1 Dernière modification par yd (27-05-2015 15:46:54)

Sujet : Habiter un climat au XVIIIe siècle.

Lien sur Gallica.

Bonjour.


Du Père Amiot (1718 - 1793), Discours du traducteur in Art militaire des Chinois, 1772, pp. 7 à 11 :

Que sais-je encore si par la communication que j’ai moi-même avec les Tartares et les Chinois, et par la lecture assidue des ouvrages composés dans leur langue, mes idées ne se ressentent pas un peu du climat que j’habite depuis de longues années, et si mon langage n’est pas une espèce de jargon inintelligible pour un Français qui fait son séjour dans sa patrie ? Si cela est, les lecteurs équitables m’excuseront sans peine, et diront, du moins, laudo conatum[1] ; c’est tout ce que je demande d’eux.

[1] Je loue l’effort.

Le TLFi comme le Littré donnent beaucoup d'usages du climat pour désigner un pays, mais ni l'un ni l'autre ne permettent d'envisager qu'on ait anciennement habité un climat*.

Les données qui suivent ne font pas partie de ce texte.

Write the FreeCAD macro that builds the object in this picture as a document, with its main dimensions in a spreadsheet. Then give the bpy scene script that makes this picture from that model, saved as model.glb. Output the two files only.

Un usage bourguignon cité par le Littré, « En Bourgogne, nom de certains territoires propres à la culture de la vigne. Ce propriétaire a des vignes dans les meilleurs climats », pourrait bien témoigner d'un sens parlant à la fois du lieu et de son climat, voire de tout ce qui s'y rattache. Quand le Père Amiot parle ici de climat, il pourrait bien inclure, à mon avis, le contexte culturel et linguistique. Le mot aurait été historiquement plus riche qu'il en a l'air.

Il avait écrit sur la musique traditionnelle chinoise et ce document a disparu. Il avait encore écrit sur le magnétisme tel qu'on le concevait en Chine, voire tel qu'on l'avait étudié : je ne sais même pas si ça a été publié, mais dans son livre Yves Rocard, si je me souviens bien, semble n'en avoir jamais entendu parler.

Sun Tzu ne me passionne pas plus que cela, mais plutôt le Père Amiot. Toute une vie consacrée à l'étude. Si le colonel Lucien Nachin n'avait pas publié en 1948 le texte d'Amiot en français contemporain, on ne connaîtrait peut-être même pas les ouvrages d'Amiot.

Cela intéresse notre sujet, puisque le reste que je lis d'Amiot me semble très accessible ; retenons que Nachin avait une opinion différente. Il est vrai qu'il dédiait probablement son propre ouvrage à l'enseignement militaire.


Morceaux choisis :

Les Chinois ont cela de particulier, que leur langue ne ressemble en rien à aucune de celles qu’on parle dans le reste du monde […]. Cette langue singulière, que les Japonais appellent la langue de confusion, ne présente que des difficultés à un Européen, sous quelque point de vue qu’on l’envisage. Les caractères qui sont faits pour exprimer les idées chinoises, sont comme ces belles peintures dans lesquelles le commun, ou les connaisseurs médiocres ne voient qu’en gros l’objet représenté, ou tout au plus une partie des beautés qu’elles renferment, tandis qu’un vrai connaisseur y découvre toutes celles que l’artiste a voulu exprimer.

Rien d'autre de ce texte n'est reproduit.